(Scripts that build objects)

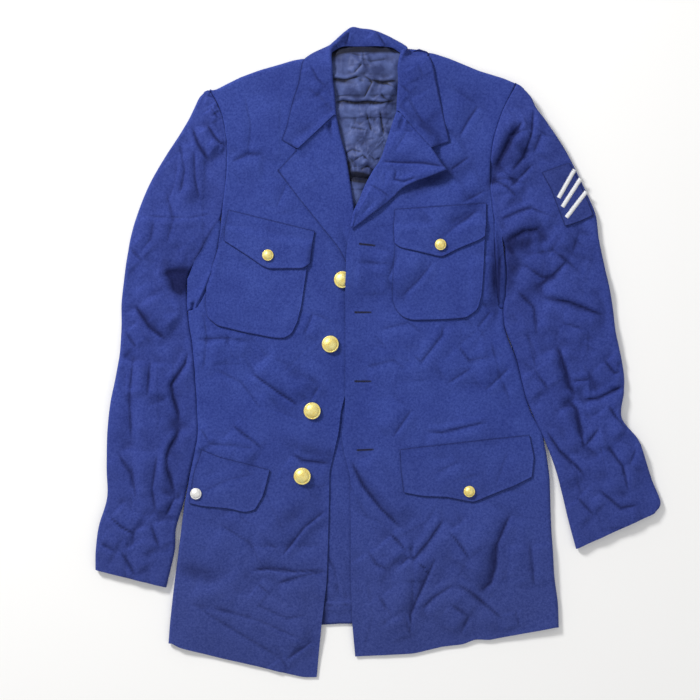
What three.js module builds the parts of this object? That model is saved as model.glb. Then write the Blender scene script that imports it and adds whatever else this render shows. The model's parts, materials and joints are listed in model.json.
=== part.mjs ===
// Service dress jacket, laid flat on its back and left unbuttoned. Millimetres.
// +X is the viewer's right (the wearer's left), +Y runs to the collar, +Z up.
// Every cloth piece is a thin wall: an outer surface of rows and columns and the
// same surface moved in by the cloth's thickness. "left" and "right" in the
// names are the viewer's.
import * as THREE from "three";

// ---- driving dimensions --------------------------------------------------
const CLOTH = 2.0;            // wool with its interlining
const LINING = 1.2;
const PATCH_CLOTH = 1.6;
const GAP = 0.3;              // air left at seams and between layers
const FULL = 3.7;             // air kept under the fronts, away from free edges
const NECK_FULL = 1.6;        // more fullness round the neck
const PAD = 7.0;              // extra height at the shoulder ends
const SLEEVE_HEIGHT = 8.6;    // a lying sleeve, floor to top
const FOLD_REACH = 5.0;       // how far a folded edge rounds in, seen from above
const SEAM_TURN = 2.6;        // radius of a seam edge turned down
const SEAM_DROP = 0.6;
const UNDERLAP_SLEEVE = 22;
const UNDERLAP_SIDE = 36;
const UNDERLAP_SHOULDER = 7;
const ROLL = 3.0;             // roll of lapels and collar
const COLLAR_ROLL = 3.6;      // roll of the collar across the back neck
const LAPEL_FLANGE = 14;
const SEAM_AIR = 0.7;         // air where two curved seams face each other
const HEM_TURN = 0.8;         // relief of the turned-up hem on the back's inside
const HEM_DEPTH = 29;
const FALL_BELOW = 2.4;       // the collar's fall lies under the back neck
const FALL_FROM = 350, FALL_RAMP = 16;
const FOLD_STEP = 8;          // from the side seam's end to where the front folds round
const SIDE_LAP = FOLD_REACH + UNDERLAP_SIDE + 3.2;   // back's side edge to the fold
const LEAST_AIR = 0.2;        // a front never sinks below this, folds included
const SLEEVE_LEAST = 5.5;     // nor a sleeve below this
const JOIN = 6;               // room between two parts of one outline
// Shoulder pads: their middles and how far their fullness reaches.
const PAD_LEFT = [-212, 315], PAD_RIGHT = [188, 312], PAD_REACH = 100;
// Fullness round the neck: from this height up, and this far from its middle.
const NECK_FROM = 215, NECK_RAMP = 90, NECK_MIDDLE = -18, NECK_HALF = 150, NECK_EASE = 60;
// Fronts pass over the back's hem, which is thicker where it is turned up.
const HEM_NEAR = 32, HEM_RAMP = 24, HEM_CLEAR = 50;
// Air under a front fades at its free edge (below the lapels) and at its hem, less so at the sides.
const LAPEL_END = 150, EDGE_FADE = 42, HEM_FADE = 46;
const SIDE_LEFT = -225, SIDE_RIGHT = 190, SIDE_FADE = 30, SIDE_SHARE = 0.8;
// The right front lies over the left one below this height; it bulges over the first button.
const OVERLAP_TOP = 215, OVERLAP_REACH = 19, OVERLAP_AIR = 0.3;
const BULGE_AT = [-44, 96], BULGE_REACH = 40, BULGE_HEIGHT = 7.4;

// ---- tables, millimetres -------------------------------------------------
// Shoulder lines, from the armhole to the neck.
const shoulderLeft = [[-221, 345], [-213, 347], [-200, 354], [-182, 363], [-155, 373],
  [-130, 379], [-110, 384], [-98, 385], [-84, 379]];
const shoulderRight = [[182, 354.5], [175, 358], [165, 362], [134, 371],
  [110, 381], [85, 388], [70, 386], [56, 380]];
// Armhole seams of the fronts, from the shoulder down.
const armholeLeft = [[-221, 345], [-210, 325], [-202, 300], [-199, 265], [-200, 235],
  [-204, 205], [-207, 176]];
const armholeRight = [[182, 354.5], [175, 340], [165, 320], [158, 300], [152, 280],
  [148, 250], [148, 225], [150, 205], [153, 184]];
// Seam from the armhole to the side fold.
const sideSeamLeft = [[-207.5, 168], [-213, 130], [-222, 95], [-238, 60]];
const sideSeamRight = [[154, 172], [155, 130], [157, 95], [160, 62]];
// Side folds, from the armpit to the hem.
const sideFoldLeft = [[-252, 97], [-252.5, 75], [-253, 60], [-250, 35], [-246, 15],
  [-244, -10], [-242, -35], [-240, -60], [-240, -80], [-238, -100], [-239, -115],
  [-245, -140], [-250, -165], [-253, -185], [-256, -200], [-263, -257], [-267, -287],
  [-271, -321], [-275, -357], [-277, -384]];
const sideFoldRight = [[166, 138], [168, 120], [169, 100], [167, 60], [167, 35],
  [172, 18], [180, 0], [186, -20], [191, -40], [196, -60], [202, -78], [210, -92],
  [217, -104], [219, -115], [223, -135], [227, -165], [228, -200], [229, -230],
  [231, -259], [233, -297], [238, -330], [239, -363]];
// Hems of the fronts, from the side fold to the centre edge.
const hemLeft = [[-277, -384], [-262, -390], [-239, -396], [-204, -405], [-167, -413],
  [-131, -422], [-99, -429.5], [-81, -429.5]];
const hemRight = [[239, -363], [210, -368], [177, -374], [147, -380], [129, -379],
  [112, -386], [85, -389], [48, -398], [13, -400], [-30, -402]];
// Neck seams of the fronts, and their free edges below the lapels.
const neckLeft = [[-84, 379], [-80.5, 370], [-80, 358], [-79.5, 345], [-77, 326]];
const edgeLeft = [[-16, 100], [-18, 55], [-25, 11], [-37, -33], [-49, -77],
  [-52, -105], [-61, -144], [-64, -157], [-65, -203], [-66, -248], [-68, -305],
  [-74, -355], [-78, -396], [-81, -429.5]];
const neckRight = [[56, 380], [49, 370], [48.6, 350], [47.5, 335]];
const edgeRight = [[-37, 160], [-41, 140], [-42, 127], [-43, 90], [-43, 40], [-43, -40], [-44, -80], [-48, -112],
  [-44, -135], [-37, -162], [-36, -226], [-36, -294], [-34, -359], [-30, -402]];
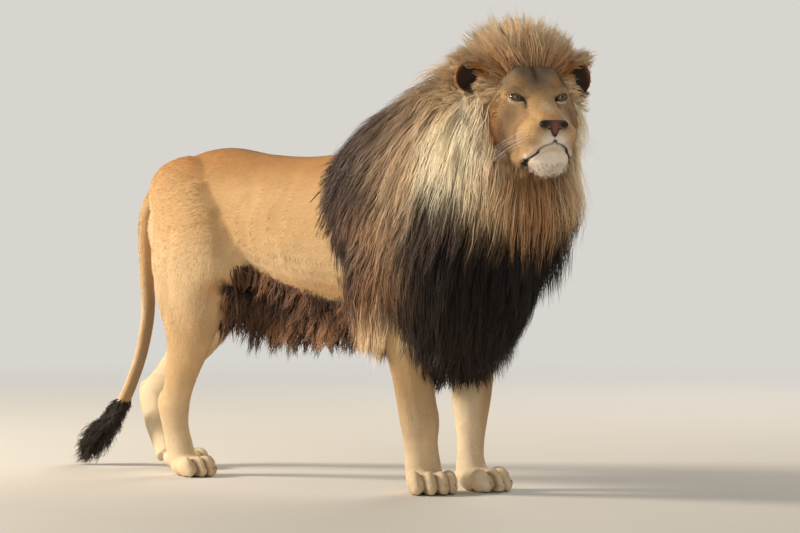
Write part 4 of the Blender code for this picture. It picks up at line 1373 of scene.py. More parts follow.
    def mark(self, skin: Object, mass: Object, fringe: Object) -> None:
        """Stores colour and lie of the coat on the skin's vertices."""
        points, normals = positions(skin.data), normals_of(skin.data)
        f, l, u = in_head(points).T
        hollow = in_ear_mouths(points)
        near_mane = self.nearness(points, mass, 0.004, 0.014) * (1 - hollow)
        near_fringe = self.nearness(points, fringe, 0.004, 0.014)
        on_head = ramp(-0.2, -0.16, f) * (u > -0.25) * (np.abs(l) < 0.22)
        tail = ramp(0.06, 0.045, distance_to(points, TAIL_LINE))
        face, bare = self.markings.head(points, surface(skin))
        colour = self.markings.body(points, normals)
        colour = mixed(colour, self.markings.tail(points, normals), tail)
        colour = mixed(colour, face, on_head)
        # painted shade: the skin under the mane takes the mane's colour darkened to 0.8, so the
        # gaps between locks read as deep hair
        colour = mixed(colour, 0.8 * self.markings.mane(points, Markings.ruff(points)), near_mane)
        # painted shade: near black under the belly fringe, darker than its hair, and the ears' dark
        # inner skin deepened in their mouths
        colour = Markings.over(colour, (self.markings.dark, near_fringe),
                               (paint(46, 32, 25), 0.9 * hollow))
        store(skin.data, coat=widened(colour, 1.0), in_mane=near_mane, in_fringe=near_fringe,
              upright=ramp(0.62, 0.5, points[:, 2]), on_face=on_head, bare=bare * on_head)

    @staticmethod
    def nearness(points: Array, other: Object, near: float, far: float) -> Array:
        """1 where a point is on the other object's surface, 0 beyond far."""
        tree = surface(other)
        return ramp(far, near, np.array([tree.find_nearest(Vector(p))[3] for p in points]))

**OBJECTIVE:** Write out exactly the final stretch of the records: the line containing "Write part 4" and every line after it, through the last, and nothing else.

**SOLUTION FOR THIS TASK:**
Write part 4 of the Blender code for this picture. It picks up at line 1373 of scene.py. More parts follow.
    def mark(self, skin: Object, mass: Object, fringe: Object) -> None:
        """Stores colour and lie of the coat on the skin's vertices."""
        points, normals = positions(skin.data), normals_of(skin.data)
        f, l, u = in_head(points).T
        hollow = in_ear_mouths(points)
        near_mane = self.nearness(points, mass, 0.004, 0.014) * (1 - hollow)
        near_fringe = self.nearness(points, fringe, 0.004, 0.014)
        on_head = ramp(-0.2, -0.16, f) * (u > -0.25) * (np.abs(l) < 0.22)
        tail = ramp(0.06, 0.045, distance_to(points, TAIL_LINE))
        face, bare = self.markings.head(points, surface(skin))
        colour = self.markings.body(points, normals)
        colour = mixed(colour, self.markings.tail(points, normals), tail)
        colour = mixed(colour, face, on_head)
        # painted shade: the skin under the mane takes the mane's colour darkened to 0.8, so the
        # gaps between locks read as deep hair
        colour = mixed(colour, 0.8 * self.markings.mane(points, Markings.ruff(points)), near_mane)
        # painted shade: near black under the belly fringe, darker than its hair, and the ears' dark
        # inner skin deepened in their mouths
        colour = Markings.over(colour, (self.markings.dark, near_fringe),
                               (paint(46, 32, 25), 0.9 * hollow))
        store(skin.data, coat=widened(colour, 1.0), in_mane=near_mane, in_fringe=near_fringe,
              upright=ramp(0.62, 0.5, points[:, 2]), on_face=on_head, bare=bare * on_head)

    @staticmethod
    def nearness(points: Array, other: Object, near: float, far: float) -> Array:
        """1 where a point is on the other object's surface, 0 beyond far."""
        tree = surface(other)
        return ramp(far, near, np.array([tree.find_nearest(Vector(p))[3] for p in points]))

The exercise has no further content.